* Problem details:
Set down the whole listing verbatim.

* Supplied data:
## Start

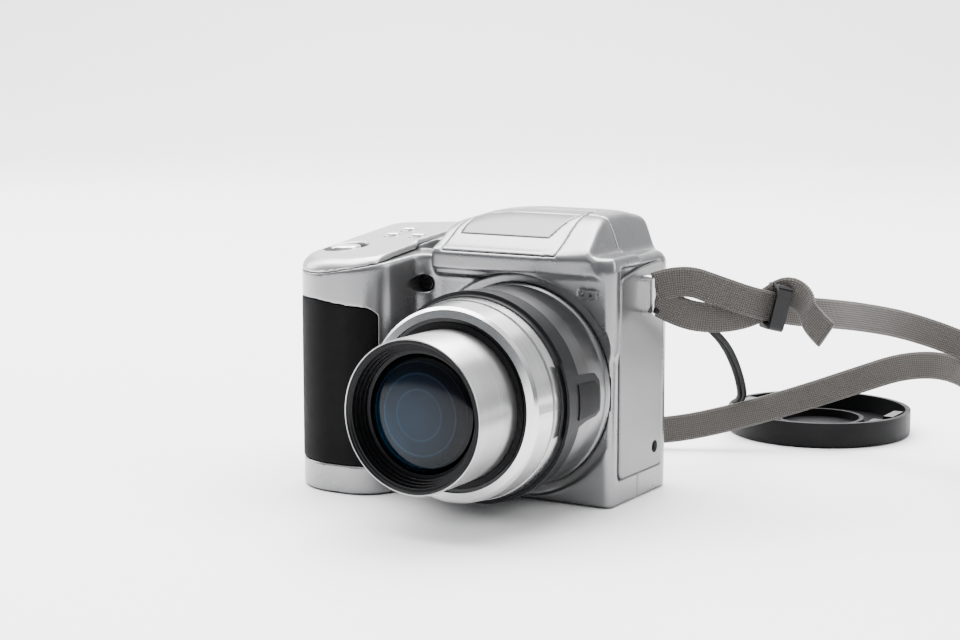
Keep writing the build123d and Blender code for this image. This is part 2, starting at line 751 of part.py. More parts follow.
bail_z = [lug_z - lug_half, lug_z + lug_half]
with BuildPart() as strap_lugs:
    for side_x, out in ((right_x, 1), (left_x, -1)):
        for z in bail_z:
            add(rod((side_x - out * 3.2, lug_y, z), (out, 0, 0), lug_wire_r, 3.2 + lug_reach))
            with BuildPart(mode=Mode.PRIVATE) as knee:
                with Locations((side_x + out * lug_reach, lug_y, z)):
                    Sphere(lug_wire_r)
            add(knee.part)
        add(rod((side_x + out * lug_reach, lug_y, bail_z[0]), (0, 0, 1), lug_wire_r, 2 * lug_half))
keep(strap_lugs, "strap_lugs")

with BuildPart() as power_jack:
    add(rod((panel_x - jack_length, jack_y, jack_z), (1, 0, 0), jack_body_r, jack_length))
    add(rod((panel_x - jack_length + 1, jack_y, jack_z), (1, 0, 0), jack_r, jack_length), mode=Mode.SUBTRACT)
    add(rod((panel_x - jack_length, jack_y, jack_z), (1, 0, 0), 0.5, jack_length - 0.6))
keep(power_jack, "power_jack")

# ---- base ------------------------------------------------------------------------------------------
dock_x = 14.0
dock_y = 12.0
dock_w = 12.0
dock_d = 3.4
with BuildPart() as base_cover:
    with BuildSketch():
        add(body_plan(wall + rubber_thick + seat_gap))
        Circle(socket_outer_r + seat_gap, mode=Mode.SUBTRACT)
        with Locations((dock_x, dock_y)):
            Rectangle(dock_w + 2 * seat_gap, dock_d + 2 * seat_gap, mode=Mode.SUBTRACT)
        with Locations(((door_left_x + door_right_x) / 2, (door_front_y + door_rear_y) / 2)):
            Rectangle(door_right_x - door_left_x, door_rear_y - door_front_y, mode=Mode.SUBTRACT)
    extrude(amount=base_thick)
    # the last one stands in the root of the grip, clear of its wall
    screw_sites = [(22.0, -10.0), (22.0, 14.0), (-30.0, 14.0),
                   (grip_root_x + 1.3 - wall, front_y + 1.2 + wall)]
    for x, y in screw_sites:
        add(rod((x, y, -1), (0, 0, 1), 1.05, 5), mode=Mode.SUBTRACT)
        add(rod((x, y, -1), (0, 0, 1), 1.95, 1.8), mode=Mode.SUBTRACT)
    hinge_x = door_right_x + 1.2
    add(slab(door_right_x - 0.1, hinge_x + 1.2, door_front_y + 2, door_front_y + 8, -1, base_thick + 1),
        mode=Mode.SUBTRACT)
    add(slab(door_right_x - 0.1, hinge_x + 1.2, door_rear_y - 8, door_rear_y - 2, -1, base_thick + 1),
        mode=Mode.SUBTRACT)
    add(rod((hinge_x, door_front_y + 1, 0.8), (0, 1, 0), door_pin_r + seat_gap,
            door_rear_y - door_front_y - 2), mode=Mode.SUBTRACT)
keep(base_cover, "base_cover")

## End

* Result of this task:
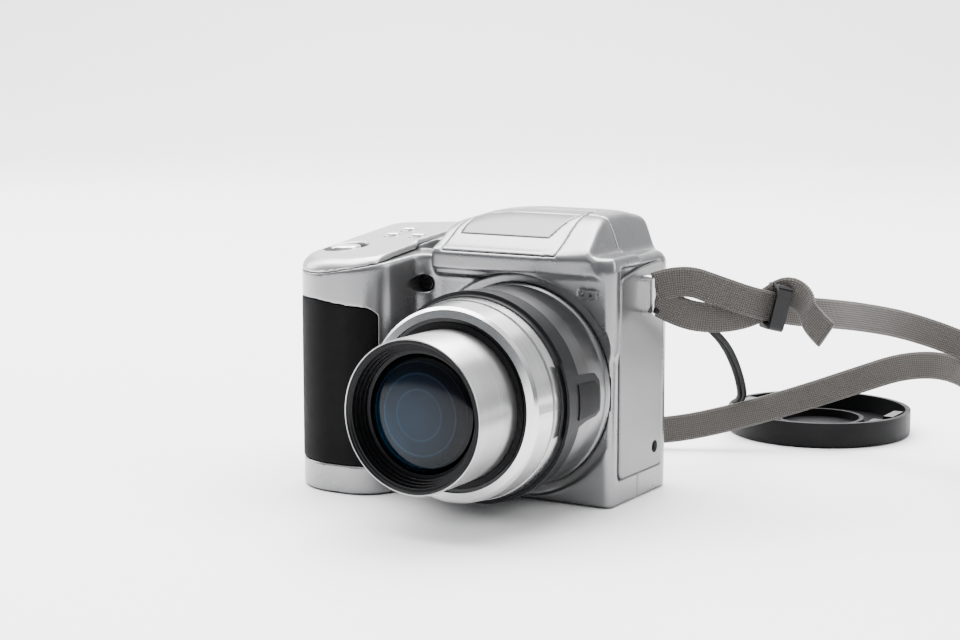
Keep writing the build123d and Blender code for this image. This is part 2, starting at line 751 of part.py. More parts follow.
bail_z = [lug_z - lug_half, lug_z + lug_half]
with BuildPart() as strap_lugs:
    for side_x, out in ((right_x, 1), (left_x, -1)):
        for z in bail_z:
            add(rod((side_x - out * 3.2, lug_y, z), (out, 0, 0), lug_wire_r, 3.2 + lug_reach))
            with BuildPart(mode=Mode.PRIVATE) as knee:
                with Locations((side_x + out * lug_reach, lug_y, z)):
                    Sphere(lug_wire_r)
            add(knee.part)
        add(rod((side_x + out * lug_reach, lug_y, bail_z[0]), (0, 0, 1), lug_wire_r, 2 * lug_half))
keep(strap_lugs, "strap_lugs")

with BuildPart() as power_jack:
    add(rod((panel_x - jack_length, jack_y, jack_z), (1, 0, 0), jack_body_r, jack_length))
    add(rod((panel_x - jack_length + 1, jack_y, jack_z), (1, 0, 0), jack_r, jack_length), mode=Mode.SUBTRACT)
    add(rod((panel_x - jack_length, jack_y, jack_z), (1, 0, 0), 0.5, jack_length - 0.6))
keep(power_jack, "power_jack")

# ---- base ------------------------------------------------------------------------------------------
dock_x = 14.0
dock_y = 12.0
dock_w = 12.0
dock_d = 3.4
with BuildPart() as base_cover:
    with BuildSketch():
        add(body_plan(wall + rubber_thick + seat_gap))
        Circle(socket_outer_r + seat_gap, mode=Mode.SUBTRACT)
        with Locations((dock_x, dock_y)):
            Rectangle(dock_w + 2 * seat_gap, dock_d + 2 * seat_gap, mode=Mode.SUBTRACT)
        with Locations(((door_left_x + door_right_x) / 2, (door_front_y + door_rear_y) / 2)):
            Rectangle(door_right_x - door_left_x, door_rear_y - door_front_y, mode=Mode.SUBTRACT)
    extrude(amount=base_thick)
    # the last one stands in the root of the grip, clear of its wall
    screw_sites = [(22.0, -10.0), (22.0, 14.0), (-30.0, 14.0),
                   (grip_root_x + 1.3 - wall, front_y + 1.2 + wall)]
    for x, y in screw_sites:
        add(rod((x, y, -1), (0, 0, 1), 1.05, 5), mode=Mode.SUBTRACT)
        add(rod((x, y, -1), (0, 0, 1), 1.95, 1.8), mode=Mode.SUBTRACT)
    hinge_x = door_right_x + 1.2
    add(slab(door_right_x - 0.1, hinge_x + 1.2, door_front_y + 2, door_front_y + 8, -1, base_thick + 1),
        mode=Mode.SUBTRACT)
    add(slab(door_right_x - 0.1, hinge_x + 1.2, door_rear_y - 8, door_rear_y - 2, -1, base_thick + 1),
        mode=Mode.SUBTRACT)
    add(rod((hinge_x, door_front_y + 1, 0.8), (0, 1, 0), door_pin_r + seat_gap,
            door_rear_y - door_front_y - 2), mode=Mode.SUBTRACT)
keep(base_cover, "base_cover")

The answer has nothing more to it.